Your best bet, once you hit max level and have access to Chromie time on alts, is to just take a character and go exclusively through one expansion’s zones from start to finish. You can even turn off experience gain to keep from outleveling stuff too fast.
Well, unfortunately, Blizzard has actually made it very difficult for us to actually experience WoW in a chronological order. You see, the current developers of the game are really only interested in developing boring raid after boring raid, and aren’t too keen on allowing new players to feel particularly welcome in the world of 1% raiders.
They care very little for the story.

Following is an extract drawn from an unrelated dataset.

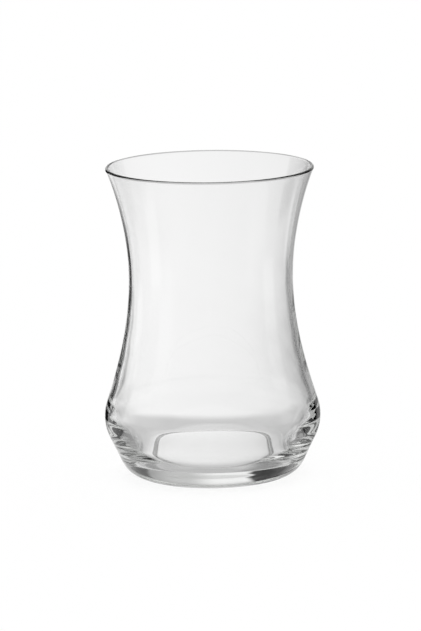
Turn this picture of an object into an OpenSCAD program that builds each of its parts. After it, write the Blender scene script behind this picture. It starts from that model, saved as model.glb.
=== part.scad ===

Their storytelling is evidence of this enough.
Blizzard actually has the ability to at least allow people to experience the entire history of the game and how it even got to be the crap that it is now, by simply enabling the ability to use chromie time at any level, without scaling gear past level 48-50?
But they refuse to exercise that ability because, seemingly, they want to cultivate/maintain a confusing and hostile experience for new players.
Basically Blizzard isn’t interested in making money anymore. Only raids that they can play over and over and over, and hope that we too, the players still actually paying for their game, enjoy the raids as much as they do, and only enjoy raids as they do. This is why there really isn’t any other kinds of content to do at the end of the game.
Sorry to say that! But it’s a little impossible to enjoy any semblance of a chronological order of events when chromie time shuts you off automatically at level 48 or 50, and then older content mobs revert back to level 30 which, needless to say, are very very boring to fight as a level 50-60.
If that is upsetting, I just want to say that I understand how you feel and I am sorry. Perhaps someday Blizzard will actually want to make money off of new players such as yourself and we can actually play the game without as many unnecessary restrictions but. Yeah. They must really hate money, contrary to popular belief. So weird!